Daley’s team then went on to demonstrate that not only did Lin-28 possess the ability to block processing of all 12 members of the let-7 family in vitro, but that when Lin-28 was added to cells that do not normally express it, it can create a block of let-7 processing. What is more, when Lin-28 levels were knocked down, let-7 levels accumulated.
“We found the first miRNA inhibitor,” said Gregory, “and a selective inhibitor—it only represses the let-7 family of miRNAs.”
CrossroadsAside from the reprogramming angle, there may also be a cancer angle. For years there has been speculation that in cancer there is the phenomenon of de-differentiation, in which mature cells revert to an earlier state, a kind of reprogramming. So now with increasing studies linking let-7 levels with certain cancers, Lin-28 looks like it could also be an attractive drug target for cancer therapy.

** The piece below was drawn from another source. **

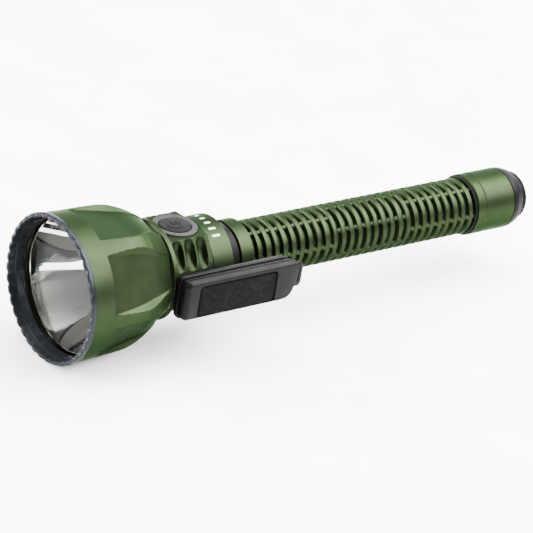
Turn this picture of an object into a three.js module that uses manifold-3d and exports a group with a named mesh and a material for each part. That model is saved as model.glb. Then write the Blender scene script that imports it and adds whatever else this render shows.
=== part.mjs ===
// Long-throw flashlight with a pressure-pad module held on its side. All sizes are in millimetres.
//
// The light lies along X: the beam leaves towards -X, the main switch faces +Z, and the module is on the
// -Y side. The origin is the centre of the tail's contact face. Places along the light are given as
// stations, measured backwards from the front edge of the bezel.

import * as THREE from 'three';
import { mergeVertices } from 'three/addons/utils/BufferGeometryUtils.js';
import Module from 'manifold-3d';

const wasm = await Module();
wasm.setup();

// ---- driving dimensions ----
const overallLength = 339;
const gap = 0.3;

const bezelRadius = 42.5;
const bezelLip = 3.2;
const bezelDepth = 9.4;
const lensThickness = 2;
const focalLength = 8.4;
const apertureRadius = 37.6;
const ledOpening = 6.5;

const headRear = 62.2;
const panelStart = 16;
const panelCount = 6;
const panelSpacing = (2 * Math.PI) / panelCount;

const neckFront = 63;
const neckGroove = 93.5;
const neckRear = 108.3;
const neckRadius = 25.6;
const neckRim = 28.9;
const switchFlat = 24.4;
const switchStation = 80.8;
const switchTravel = 0.7;

const collarRear = 116.9;
const collarRadius = 18.8;
const tubeFront = 117.2;
const ringRear = 126.5;
const ringRadius = 19.5;
const ribRadius = 17.07;
const ribCount = 27;
const ribPitch = 6.115;
const firstRib = 132.1;
const grooveApothem = 14.8;
const tubeRear = 294.2;
const tubeBore = 12.1;
const threadRadius = 14.3;

const capFront = 296.3;
const capRear = 325;
const capRadius = 18.6;
const tailRingRear = 333;
const buttonRadius = 15;
const tailTravel = 1.5;

const moduleFront = 64;
const moduleRear = 145.5;
const moduleBaseRear = 140;
const moduleTop = 11.5;
const moduleBottom = -14.5;
const moduleBack = 29.3;
const moduleSplit = 33.2;
const moduleFace = 39.4;
const padTravel = 1;

// ---- materials ----
const finish = (color, roughness, metalness) => ({ color, roughness, metalness });
const anodised = finish(0x4a6b3c, 0.42, 0.85);
const blackMetal = finish(0x17181a, 0.35, 0.8);
const glass = finish(0xdfe8ea, 0.05, 0);
const mirror = finish(0xd8d8d8, 0.05, 1);
const rubber = finish(0x141414, 0.85, 0);
const polymer = finish(0x2b2b2d, 0.6, 0);
const steel = finish(0xa6a8aa, 0.3, 1);
const brass = finish(0xc9a24a, 0.3, 1);
const circuit = finish(0x14502a, 0.55, 0.1);
const phosphor = finish(0xe5c52e, 0.5, 0);
const whitePlastic = finish(0xe8e6df, 0.6, 0);
const copper = finish(0xb9713f, 0.35, 1);
const cellWrap = finish(0x2f5fa8, 0.5, 0);

const flashlight = new THREE.Group();

// ---- helpers ----

// Turns a geometry into a closed indexed mesh that holds only positions, with its faces pointing out.
function closed(source) {
  const plain = new THREE.BufferGeometry();
  plain.setAttribute('position', source.attributes.position.clone());
  if (source.index) {
    plain.setIndex(source.index.clone());
  }
  const merged = mergeVertices(plain, 1e-4);
  const corner = (i) => new THREE.Vector3().fromBufferAttribute(merged.attributes.position, i);
  const faces = [];
  let volume = 0;
  for (let i = 0; i < merged.index.count; i += 3) {
    const [a, b, c] = [0, 1, 2].map((k) => merged.index.getX(i + k));
    if (a !== b && b !== c && c !== a) {
      faces.push([a, b, c]);
      volume += corner(a).dot(corner(b).cross(corner(c)));
    }
  }
  merged.setIndex((volume < 0 ? faces.map(([a, b, c]) => [a, c, b]) : faces).flat());
  return merged;
}

function toManifold(geometry) {
  const mesh = closed(geometry);
  return new wasm.Manifold(new wasm.Mesh({
    numProp: 3,
    vertProperties: new Float32Array(mesh.attributes.position.array),
    triVerts: new Uint32Array(mesh.index.array),
  }));
}

function fromManifold(solid) {
  const { vertProperties, triVerts } = solid.getMesh();
  const geometry = new THREE.BufferGeometry();
  geometry.setAttribute('position', new THREE.BufferAttribute(new Float32Array(vertProperties), 3));
  geometry.setIndex(new THREE.BufferAttribute(new Uint32Array(triVerts), 1));
  return geometry;
}

function cut(base, cutters) {
  let solid = toManifold(base);
  for (const cutter of cutters) {
    solid = solid.subtract(toManifold(cutter));
  }
  return fromManifold(solid);
}

function add(name, look, geometry) {
  const material = new THREE.MeshStandardMaterial(look);
  const mesh = new THREE.Mesh(closed(geometry), material);
  mesh.name = name;
  flashlight.add(mesh);
  return mesh;
}

// A profile of [place, radius] points turned about the local Y axis. A profile that doesn't begin on the
// axis closes on itself, which makes a ring.
function lathe(profile, sides) {
  const points = profile.map(([place, radius]) => new THREE.Vector2(radius, place));
  if (profile[0][1] > 0) {
    points.push(points[0].clone());
  }
  return new THREE.LatheGeometry(points, sides);
}

// The same, turned about the light's own axis, with the places as stations.
function turned(profile, sides = 24) {
  const geometry = lathe(profile, sides);
  geometry.rotateZ(-Math.PI / 2);
  geometry.translate(-overallLength, 0, 0);
  return geometry;
}

const disc = (front, back, radius) => [[front, 0], [front, radius], [back, radius], [back, 0]];
const ring = (front, back, inner, outer) => [[front, inner], [front, outer], [back, outer], [back, inner]];

// A profile of [height, radius] points turned about the switch's upright axis.
function upright(profile, sides = 24) {
  const geometry = lathe(profile, sides);
  geometry.rotateX(Math.PI / 2);
  geometry.translate(switchStation - overallLength, 0, 0);
  return geometry;
}

// A profile of [depth, radius] points turned about an axis along -Y, through a station and a height.
function sideways(profile, station, height, sides = 16) {
  const geometry = lathe(profile.map(([depth, radius]) => [-depth, radius]), sides);
  geometry.translate(station - overallLength, 0, height);
  return geometry;
}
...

“What makes Lin-28 really exciting to the scientific community is that it’s at the crossroads between two phenomena,” Daley explained. “If your goal is to make embryonic stem cells, you’d want to find a molecule to mimic or activate Lin-28 function. On the flip side, if your concern is abrogating growth and proliferation of cancer, then you’d want to antagonize Lin-28 because then that will lead to upregulation of let-7, which will slow down cancer cell growth.
“So drugs that mimic Lin-28 would be useful for stem cell research, and drugs that antagonize Lin-28 might be anticancer agents in certain contexts,” Daley said.